I have quite some thoughts about this book, and I’ll try my best to articulate them here!
In Briar, Graces were the magical blood running through the kingdom’s veins. Fae who carried their will through their golden blood spilled in service to the kingdom. Our (villain) protagonist, Alyce, is seen as the black sheep of the kingdom with green Vila blood running through her veins. Her magic, earning her the moniker “the Dark Grace,” is deemed dark and monstrous unlike the “virtuous” powers other Graces have. She’s the go-to for…..less savoury magic the kingdom might need to solicit.
Of course, this sees Alyce herself belittled and hated. Alyce herself, is rightfully jaded of life as a result of her mistreatment and persecution – viewing the people of Briar as nothing but vapid creatures. Everything starts to change when she meets a man bearing the same blood she does, and run into Princess Aurora in a royal ball. For the first time, she feels kinship, warmth, and the comfort of someone who isn’t afraid of her. Who speaks to her and treats her like an equal. She quickly forms an attachment and form a secret friendship (that quickly evolves into something more in Princess Aurora’s case).
The only problem? Princess Aurora’s blood carries a generational curse inflicted by a Vila eons ago that would eventually kill her unless she is given a true love’s kiss. With her newfound connection to her roots, Alyce is determined to find a way to reverse the curse to save Aurora.
This book is a retelling of Sleeping Beauty, so readers should probably have a general idea about the major components in this book. There’s a kingdom, faeries, a cursed princess, and there’s the stipulation that it can be broken by a true love’s kiss. This, however, is as much similarity it bears as Walter takes major creative liberties in Malice (not that I’m complaining) as well as drawing inspirations from other adaptations of the classic (e.g. Disney’s 1959 Sleeping Beauty animation and 2014 Maleficent film). What results from this is an original take much darker and more energetic compared to others.
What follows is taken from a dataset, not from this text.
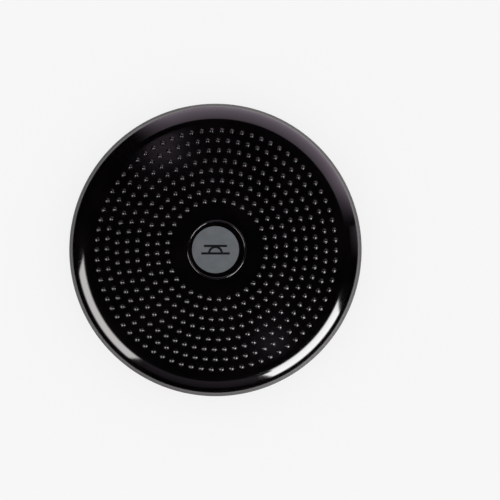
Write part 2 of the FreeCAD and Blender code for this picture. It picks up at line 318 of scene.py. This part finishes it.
def make_piece(name, shape, material):
    """A piece from closed shapes: doubles welded, faces outwards, smooth but for corners."""
    mesh = bpy.data.meshes.new(name)
    mesh.from_pydata(shape[0], [], shape[1])
    cleaned = bmesh.new()
    cleaned.from_mesh(mesh)
    bmesh.ops.remove_doubles(cleaned, verts=cleaned.verts, dist=WELD_DISTANCE)
    bmesh.ops.recalc_face_normals(cleaned, faces=cleaned.faces)
    cleaned.to_mesh(mesh)
    cleaned.free()
    mesh.shade_smooth()
    mesh.set_sharp_from_angle(angle=CORNER_ANGLE)
    mesh.materials.append(material)
    piece = bpy.data.objects.new(name, mesh)
    bpy.context.collection.objects.link(piece)
    return piece


def with_hole(shape, cutter_shape, material):
    """A shape with another cut out of it."""
    piece = make_piece("uncut", shape, material)
    cutter = make_piece("cutter", cutter_shape, material)
    cut = piece.modifiers.new("hole", "BOOLEAN")
    cut.object = cutter
    cut.operation = "DIFFERENCE"
    cut.solver = "EXACT"
    graph = bpy.context.evaluated_depsgraph_get()
    mesh = bpy.data.meshes.new_from_object(piece.evaluated_get(graph))
    points = [vertex.co.copy() for vertex in mesh.vertices]
    faces = [tuple(face.vertices) for face in mesh.polygons]
    bpy.data.objects.remove(piece)
    bpy.data.objects.remove(cutter)
    bpy.data.meshes.remove(mesh)
    return points, faces


def seats_on_ring(distance, count, direction, height, lean, side):
    """A matrix for each place on a ring, standing up on side 1 and down on side -1."""
    flip = Matrix.Diagonal((1, 1, side, 1))
    for number in range(count):
        angle = direction + 2 * math.pi * number / count
        x = distance * math.cos(angle)
        y = distance * math.sin(angle)
        outwards = Matrix.Rotation(angle, 4, "Z") @ Matrix.Rotation(lean, 4, "Y")
        yield Matrix.Translation((x, y, height)) @ flip @ outwards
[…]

Admittedly, I had trouble with the rough dialogues and pacing but this book somehow latched its vicious grip in me and spurred me to read more of Alyce’s journey. Malice‘s first half is peppered with classic YA fantasy tropes (e.g. not like other girls trope, chosen one vibes complete with magic more powerful than most) that may potentially affect enjoyment for readers wanting a more mature, grittier story. Alyce’s character arc, however, infuses the story with something darker, something more sinister that ultimately forces us to watch the classic narrative flipped. A hero’s journey, turned into a tragic descent of a villain driven to a corner by persecution, prejudice, stupidity, horrific revelations, and most of all betrayal. She keeps finding herself being pulled in a tug of war between hope and despair, good and evil — and with that kind of pressure on top of years-long resentful rage, one could hardly blame Alyce for the choices she ultimately makes. I doubt I would be able to forget this book’s heart-pounding, relentless, blood-soaked climax any time soon.
At first glance, one may find Malice a cookie-cutter YA fantasy distinguished by its unconventional adaptation choices from Sleeping Beauty based on its first half. Come the completion of its first half of the tale (for there would be a second book), however, Malice proves itself a darkly addictive, fast-paced read that aims to shred the beauty and innocence of the classic fairy tale and forge a breath of new life from its poisoned remains no matter the bloody cost it exacts. Its main character—complex, flawed, and passionate in face of her first respite from her desolate existence—forms an almost-electric chemistry with the narrative as her heart ebbs in-between hope for a brighter future and temptation for bloody revenge.
This book is something else. It feels as if I’ve read it, yet it also feels like I’ve never read anything quite like it before. It combines nostalgia, a jaded perspective of the classic, and a protagonist walking an incredibly thin line between love and hate, between hero and villain — a very risky mix indeed.
I came into this book hoping for a malicious story, and Malice perfectly delivered. This book utterly emanates stolen hope, vitriol, resentment, rage, and pure hate fitting for its title. I have to commend Walter for having the guts to write this kind of book. I will gladly wait for this story’s conclusion.
My many thanks to Del Rey for providing me with Advance Reader’s Copy of Malice in exchange for an honest review!